WHAT TO DO => Write out, word for word, only the data from its first line to the line containing "(y, z) points.".

INFORMATION PROVIDED =>
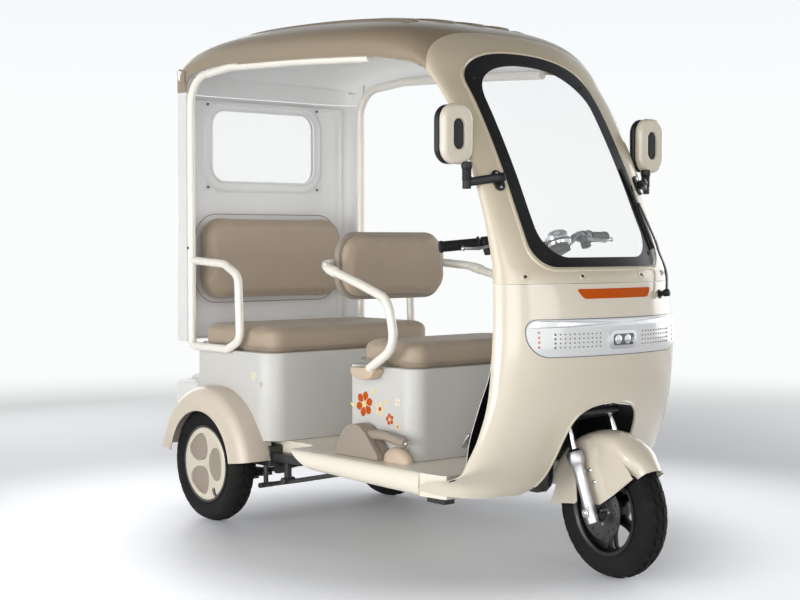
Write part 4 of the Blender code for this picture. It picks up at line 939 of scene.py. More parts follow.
def carve(bm, *cutters):
    """Cut openings out of a closed wall, and give the result back as a mesh to work on."""
    bmesh.ops.recalc_face_normals(bm, faces=bm.faces)
    made = []

    def temporary(shape):
        made.append(linked("carving", baked("carving", shape)))
        return made[-1]

    base = temporary(bm)
    for shape in cutters:
        tool = temporary(shape)
        change = base.modifiers.new("opening", "BOOLEAN")
        change.operation = "DIFFERENCE"
        change.solver = "EXACT"
        change.object = tool
    shown = base.evaluated_get(bpy.context.evaluated_depsgraph_get())
    out = opened(shown.to_mesh())
    shown.to_mesh_clear()
    for obj in made:
        mesh = obj.data
        bpy.data.objects.remove(obj)
        bpy.data.meshes.remove(mesh)
    return out


def front_patch(outline, rings, lift, thick=0.0, spacing=0.008, inner=None):
    """A patch that follows the cab's front face inside an outline of (y, z) points.

    With an inner outline it is a ring between the two.
    """
    outer = even(outline, spacing)
    count = len(outer)
    if inner is None:
        middle = (sum(p[0] for p in outer) / count, sum(p[1] for p in outer) / count)
        inner_loop = [(middle[0] + (p[0] - middle[0]) * 0.02,
                       middle[1] + (p[1] - middle[1]) * 0.02) for p in outer]
    else:
        inner_loop = [nearest_on(inner, p) for p in outer]
    bm = bmesh.new()
    loops = []
    for r in range(rings + 1):
        t = r / rings
        loop = [bm.verts.new((0, a[0] + (b[0] - a[0]) * t, a[1] + (b[1] - a[1]) * t))
                for a, b in zip(outer, inner_loop)]
        loops.append([bm.edges.new((loop[k], loop[(k + 1) % count])) for k in range(count)])
    for low, high in zip(loops, loops[1:]):
        bmesh.ops.bridge_loops(bm, edges=low + high)
    if inner is None:
        bmesh.ops.contextual_create(bm, geom=loops[-1])
    for vert in bm.verts:
        vert.co = on_front(vert.co.y, vert.co.z, lift)[0]
    if thick:
        walled(bm, thick, (6, 0, 1.2))
    return bm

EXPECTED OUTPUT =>
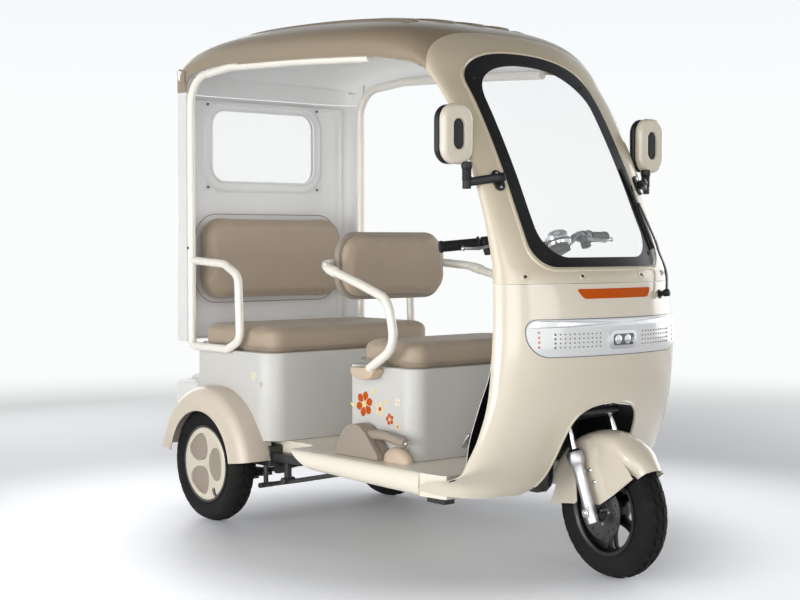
Write part 4 of the Blender code for this picture. It picks up at line 939 of scene.py. More parts follow.
def carve(bm, *cutters):
    """Cut openings out of a closed wall, and give the result back as a mesh to work on."""
    bmesh.ops.recalc_face_normals(bm, faces=bm.faces)
    made = []

    def temporary(shape):
        made.append(linked("carving", baked("carving", shape)))
        return made[-1]

    base = temporary(bm)
    for shape in cutters:
        tool = temporary(shape)
        change = base.modifiers.new("opening", "BOOLEAN")
        change.operation = "DIFFERENCE"
        change.solver = "EXACT"
        change.object = tool
    shown = base.evaluated_get(bpy.context.evaluated_depsgraph_get())
    out = opened(shown.to_mesh())
    shown.to_mesh_clear()
    for obj in made:
        mesh = obj.data
        bpy.data.objects.remove(obj)
        bpy.data.meshes.remove(mesh)
    return out


def front_patch(outline, rings, lift, thick=0.0, spacing=0.008, inner=None):
    """A patch that follows the cab's front face inside an outline of (y, z) points.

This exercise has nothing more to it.